On Bellita: Food is simply lovely. Everything from the shallowest end of the menu (fluffy-crisp potato and parmesan fritters for three quid) to its dizziest heights (eight-year-old Galician sirloin at £55, which easily feeds three of us) just works. That beef, ex-dairy from Spain and aged here, is astonishingly good: all the mineral bite of grass-fed, with a ripe, buttery length. It comes with “chicken stock potatoes”: tiny roasties whose crisp edges melt into a pool of fragrant, savoury juice, as if a deity had a stab at roast chicken crisps.
On Aron’s Deli: Co-founders Marta Aron and Steve Varcoe met in Budapest, before deciding to recreate this homage to the Lower East Side, with touches of traditional Ashkenazi cuisine and the odd nod to Hungary. And boy – or should that be oy? – they’ve done a job of it.
And the Evening Standard’s David Sexton loves his trip to the London Field’s latest culinary offering, Ellory at Netil House. Food and wine are in perfect harmony at this joint venture between ex-Mayfields chef Matthew Young and sommelier Jack Lewens.

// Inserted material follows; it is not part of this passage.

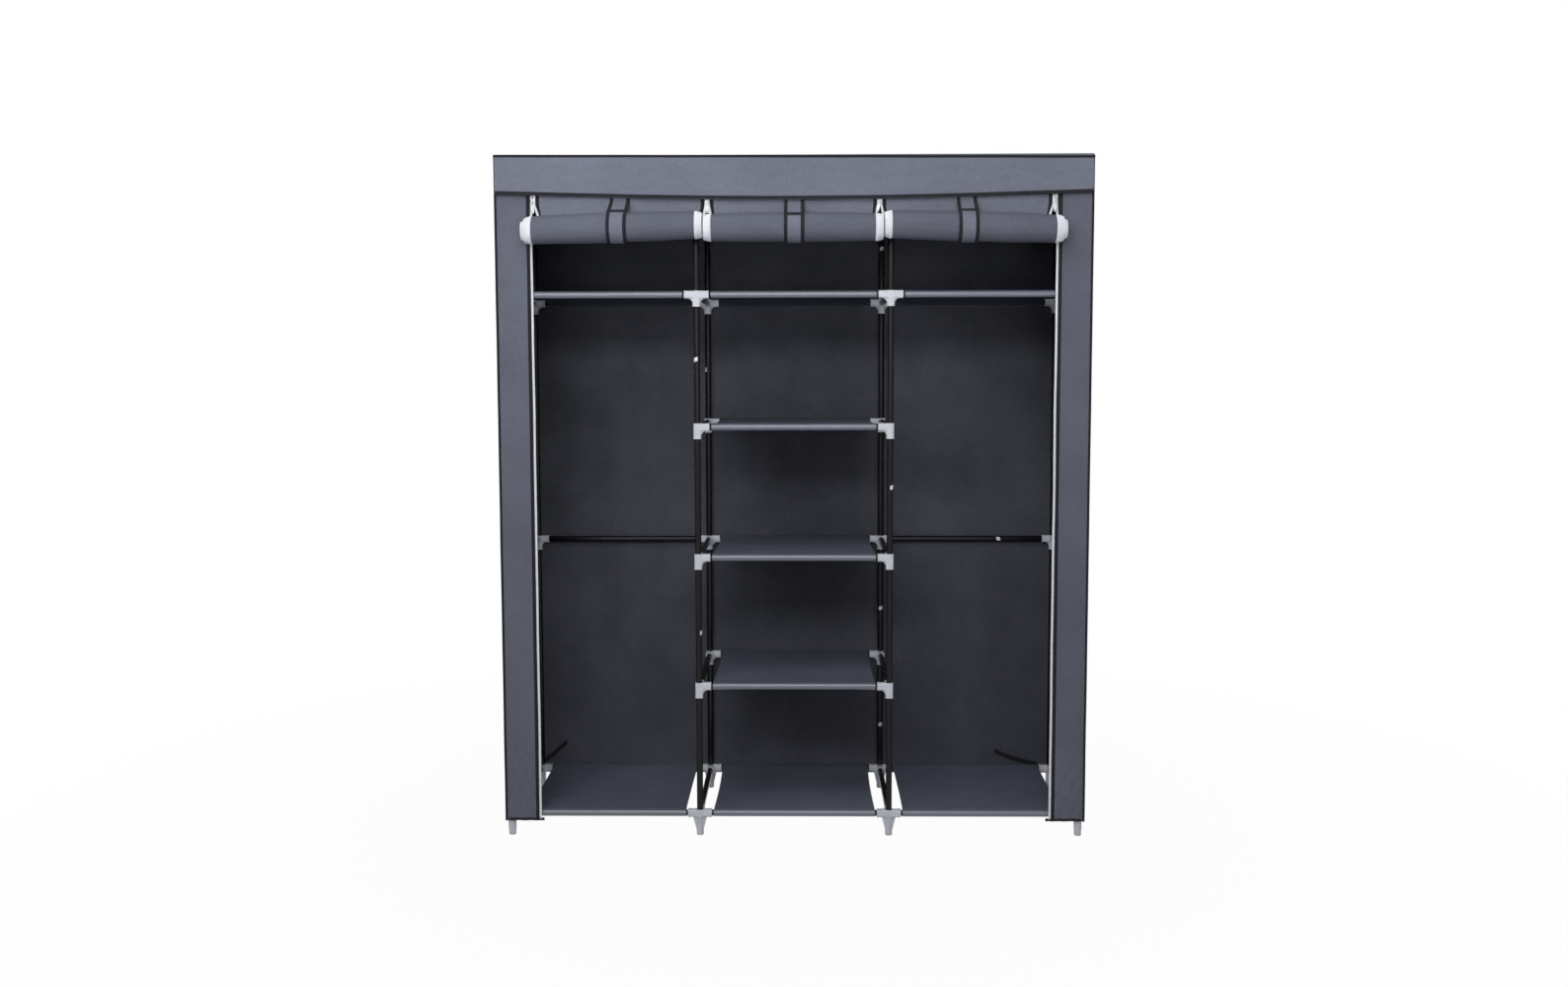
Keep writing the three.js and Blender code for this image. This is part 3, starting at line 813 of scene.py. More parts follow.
def arm_sides(column, level, at_back):
    """Which way along X the arms of a connector point."""
    to_centre = 1 if COLUMN_X[column] < 0 else -1
    everywhere = level in (BASE, UPPER, TOP)
    sides = []
    if everywhere or not is_outer(column):
        sides.append(to_centre)
    if everywhere and not is_outer(column):
        sides.append(-to_centre)
    if level == MIDDLE and at_back:
        sides.append(to_centre if is_outer(column) else -to_centre)
    return sides


def rounded_bar(direction, start, end, half):
    """A bar of rounded square section along one of the axes."""
    direction = Vector(direction)
    wide = Vector([0 if share else half for share in direction])
    ends = (direction * start, direction * end)
    low = Vector([min(a, b) for a, b in zip(*ends)]) - wide
    high = Vector([max(a, b) for a, b in zip(*ends)]) + wide
    bar = block(low, high)
    mesh = edit(bar, "EDGE")
    runs = [(e, e.verts[0].co - e.verts[1].co) for e in mesh.edges]
    select(mesh, [e for e, run in runs if abs(run.normalized().dot(direction)) > 1 / 2])
    bpy.ops.mesh.bevel(offset=SOCKET_CORNER, segments=4, affect="EDGES")
    leave_edit(bar)
    return bar


def socket(direction, reach, sizes):
    """An arm of a connector, with a slightly proud rim at its mouth."""
    half = sizes.socket_radius
    arm = rounded_bar(direction, 0, reach, half)
    return [arm, rounded_bar(direction, reach - RIM_WIDTH, reach, half + RIM_PROUD)]


def gusset(side, sizes):
    """The hollow-edged web between an arm and the leg."""
    inner = sizes.socket_radius - WEB_OVERLAP
    web = block(
        (min(side * inner, side * WEB_REACH), -WEB_THICKNESS / 2, -WEB_REACH),
        (max(side * inner, side * WEB_REACH), WEB_THICKNESS / 2, -inner),
    )
    mesh = edit(web, "EDGE")
    edge = WEB_REACH - SOFT_EDGE
    select(mesh, [e for e in mesh.edges if all(v.co.x * side > edge and v.co.z < -edge for v in e.verts)])
    hollow = WEB_REACH - sizes.socket_radius
    bpy.ops.mesh.bevel(offset=hollow, segments=8, profile=HOLLOW_PROFILE, affect="EDGES")
    leave_edit(web)
    return web


def foot(wide, sizes):
    """The foot under a base connector: a peg with a tapered web on each side of it."""
    top = LEVEL_Z[BASE]
    peg = cylinder((0, 0, -top), (0, 0, 0), FOOT_RADIUS)
    mesh = edit(peg, "FACE")
    select(mesh, [f for f in mesh.faces if f.calc_center_median().z < SOFT_EDGE - top])
    bpy.ops.mesh.bevel(offset=FOOT_ROUND, segments=4, affect="EDGES")
    leave_edit(peg)
    taper_low = -sizes.socket_radius - FOOT_TAPER
    width = FOOT_TOP_WIDTH if wide else 2 * sizes.socket_radius
    web_high = -sizes.socket_radius + WEB_OVERLAP
    web = block((-width / 2, -WEB_THICKNESS / 2, taper_low), (width / 2, WEB_THICKNESS / 2, web_high))
    mesh = edit(web, "FACE")
    select(mesh, [f for f in mesh.faces if f.normal.z < -1 / 2])
    narrow = 2 * FOOT_RADIUS / width * WEB_INSIDE
    bpy.ops.transform.resize(value=(narrow, 1, 1), center_override=(0, 0, taper_low))
    leave_edit(web)
    grooves = []
    for k in range(GROOVES):
        turn = 2 * math.pi * (k + 1 / 2) / GROOVES
        x, y = FOOT_RADIUS * math.cos(turn), FOOT_RADIUS * math.sin(turn)
        grooves.append(cylinder((x, y, -top - SOFT_EDGE), (x, y, GROOVE_HEIGHT - top), GROOVE_RADIUS, 8))
    combine(peg, grooves, "DIFFERENCE")
    return [peg, web]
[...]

“So, fully at home in this locale, this is cutting-edge cooking, delivered at a moderate price, accompanied by a passionately curated and lovingly explained wine list. There is an air of purity, even piety, honesty in sourcing, and self-consciousness in culinary choices here — it’s a dist inctive dining-out experience, a much better value evening out than say, ooh, a musical. Perhaps now London, its most interesting parts moving outwards from the centre, can even claim this as a local cuisine? It should.”